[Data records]
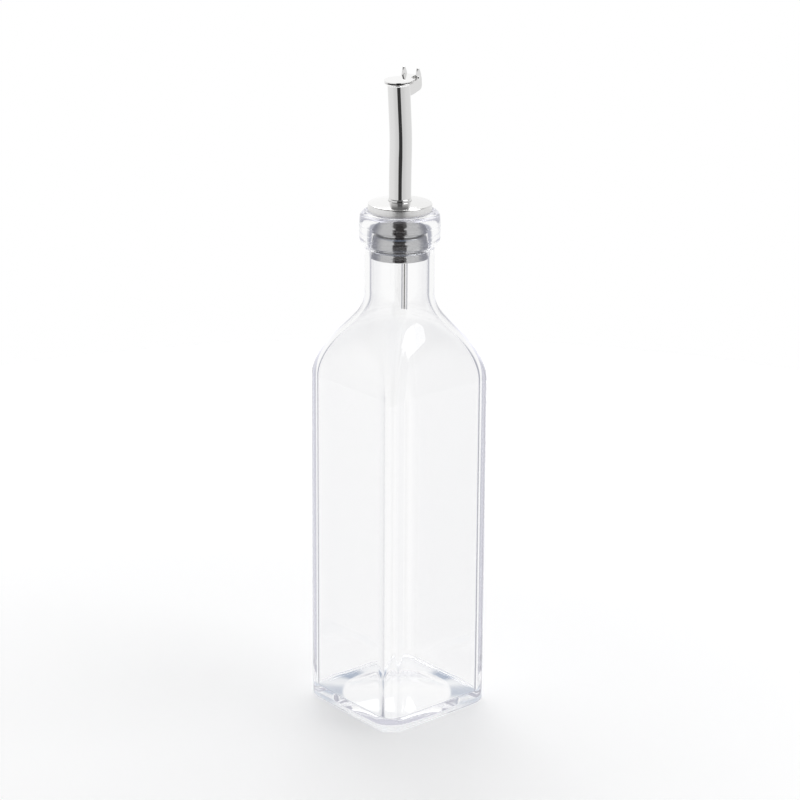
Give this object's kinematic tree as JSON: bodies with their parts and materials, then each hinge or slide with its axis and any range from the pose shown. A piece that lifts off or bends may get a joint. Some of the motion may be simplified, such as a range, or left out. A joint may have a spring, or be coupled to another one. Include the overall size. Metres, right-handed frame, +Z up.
{
  "type": "stopper pourer bottle",
  "caption": "Square clear plastic bottle with a round neck and a lift-out stopper pourer: steel spout, air tube and a hinged flap lid.",
  "frame": {"origin": "middle of the bottle's flat underside", "axes": "+Z up along the bottle's axis; the flat sides face X and Y; the spout pours 20 degrees to the +X side of -Y"},
  "size_m": [0.06, 0.06, 0.289],
  "materials": {
    "clear_plastic": "clear glossy moulded plastic",
    "silicone": "dark grey silicone, semi-gloss",
    "steel": "polished stainless steel"
  },
  "bodies": {
    "bottle": {"bottle_body": "clear_plastic", "bottle_base": "clear_plastic"},
    "pourer": {"stopper": "silicone", "collar": "steel", "spout_tube": "steel", "vent_tube": "steel", "hinge_bracket": "steel", "hinge_pin": "steel"},
    "lid": {"lid": "steel"}
  },
  "joints": [
    {"name": "pourer_lift", "type": "slide", "parent": "bottle", "child": "pourer", "axis": [0, 0, 1], "range_m": [0, 0.06]},
    {"name": "lid_hinge", "type": "hinge", "parent": "pourer", "child": "lid", "pos_m": [-0.00313, 0.00861, 0.28476], "axis": [-0.9397, -0.342, 0], "range_deg": [0, 100]}
  ]
}
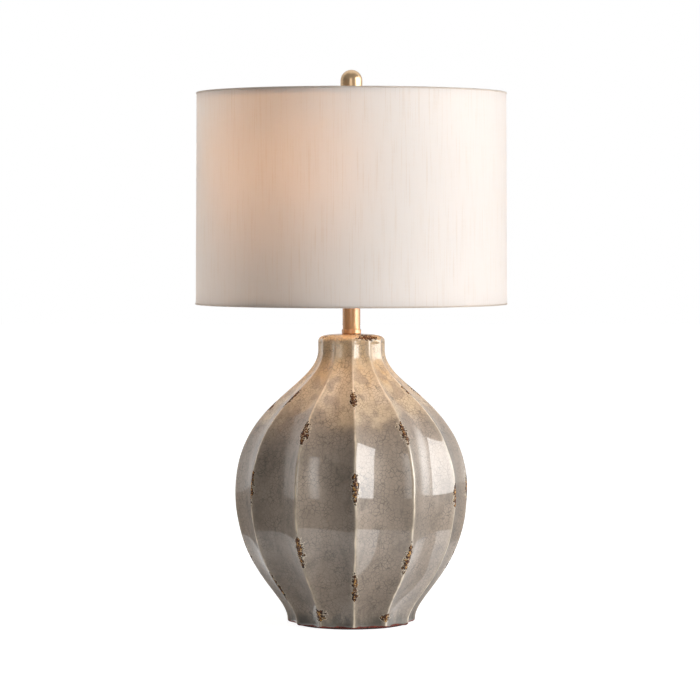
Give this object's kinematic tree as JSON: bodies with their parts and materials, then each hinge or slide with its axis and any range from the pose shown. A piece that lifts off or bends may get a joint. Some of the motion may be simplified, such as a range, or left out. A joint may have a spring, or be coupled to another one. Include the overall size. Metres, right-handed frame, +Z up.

WHAT IS EXPECTED: The records above must be output exactly, in full.

EXERCISE SOLUTION:
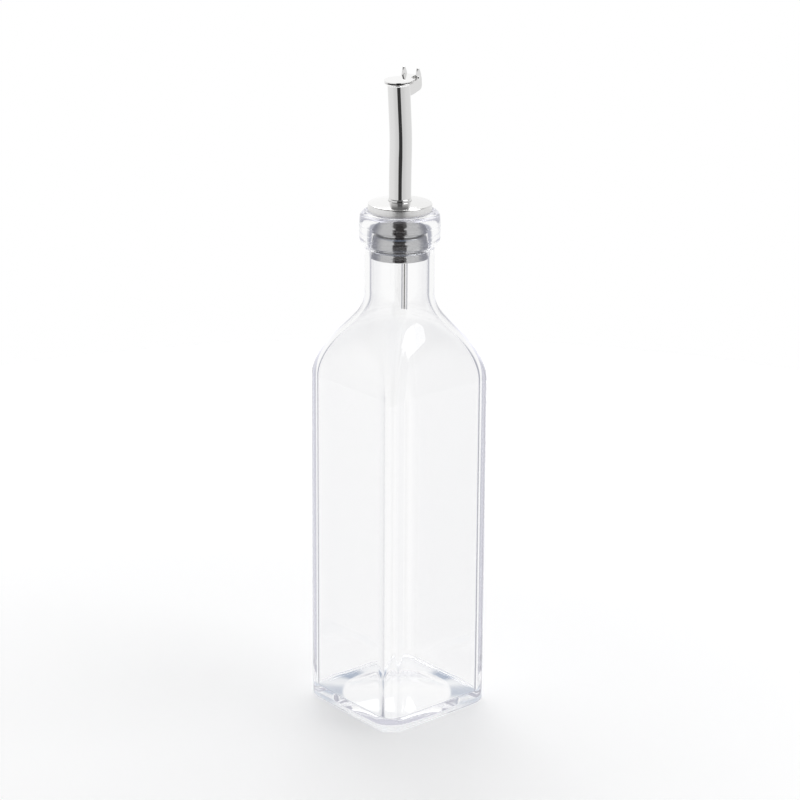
Give this object's kinematic tree as JSON: bodies with their parts and materials, then each hinge or slide with its axis and any range from the pose shown. A piece that lifts off or bends may get a joint. Some of the motion may be simplified, such as a range, or left out. A joint may have a spring, or be coupled to another one. Include the overall size. Metres, right-handed frame, +Z up.
{
  "type": "stopper pourer bottle",
  "caption": "Square clear plastic bottle with a round neck and a lift-out stopper pourer: steel spout, air tube and a hinged flap lid.",
  "frame": {"origin": "middle of the bottle's flat underside", "axes": "+Z up along the bottle's axis; the flat sides face X and Y; the spout pours 20 degrees to the +X side of -Y"},
  "size_m": [0.06, 0.06, 0.289],
  "materials": {
    "clear_plastic": "clear glossy moulded plastic",
    "silicone": "dark grey silicone, semi-gloss",
    "steel": "polished stainless steel"
  },
  "bodies": {
    "bottle": {"bottle_body": "clear_plastic", "bottle_base": "clear_plastic"},
    "pourer": {"stopper": "silicone", "collar": "steel", "spout_tube": "steel", "vent_tube": "steel", "hinge_bracket": "steel", "hinge_pin": "steel"},
    "lid": {"lid": "steel"}
  },
  "joints": [
    {"name": "pourer_lift", "type": "slide", "parent": "bottle", "child": "pourer", "axis": [0, 0, 1], "range_m": [0, 0.06]},
    {"name": "lid_hinge", "type": "hinge", "parent": "pourer", "child": "lid", "pos_m": [-0.00313, 0.00861, 0.28476], "axis": [-0.9397, -0.342, 0], "range_deg": [0, 100]}
  ]
}
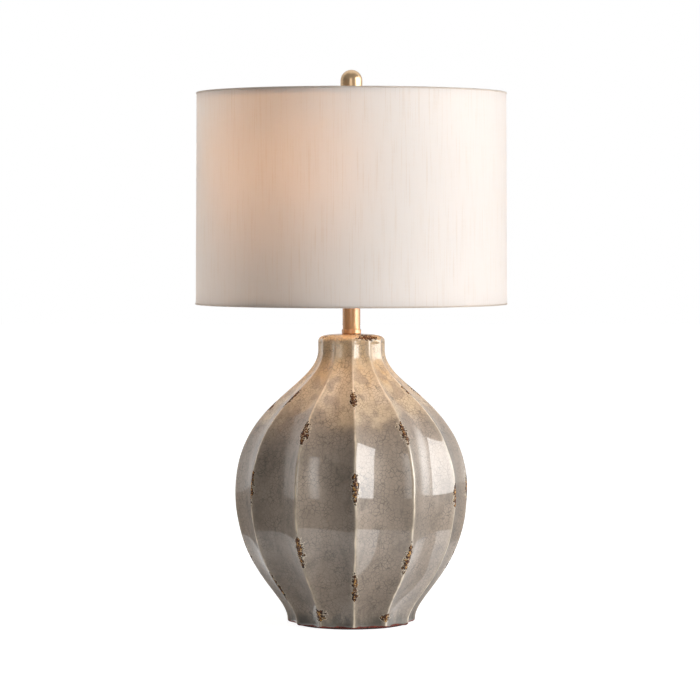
Give this object's kinematic tree as JSON: bodies with their parts and materials, then each hinge or slide with its axis and any range from the pose shown. A piece that lifts off or bends may get a joint. Some of the motion may be simplified, such as a range, or left out. A joint may have a spring, or be coupled to another one. Include the overall size. Metres, right-handed frame, +Z up.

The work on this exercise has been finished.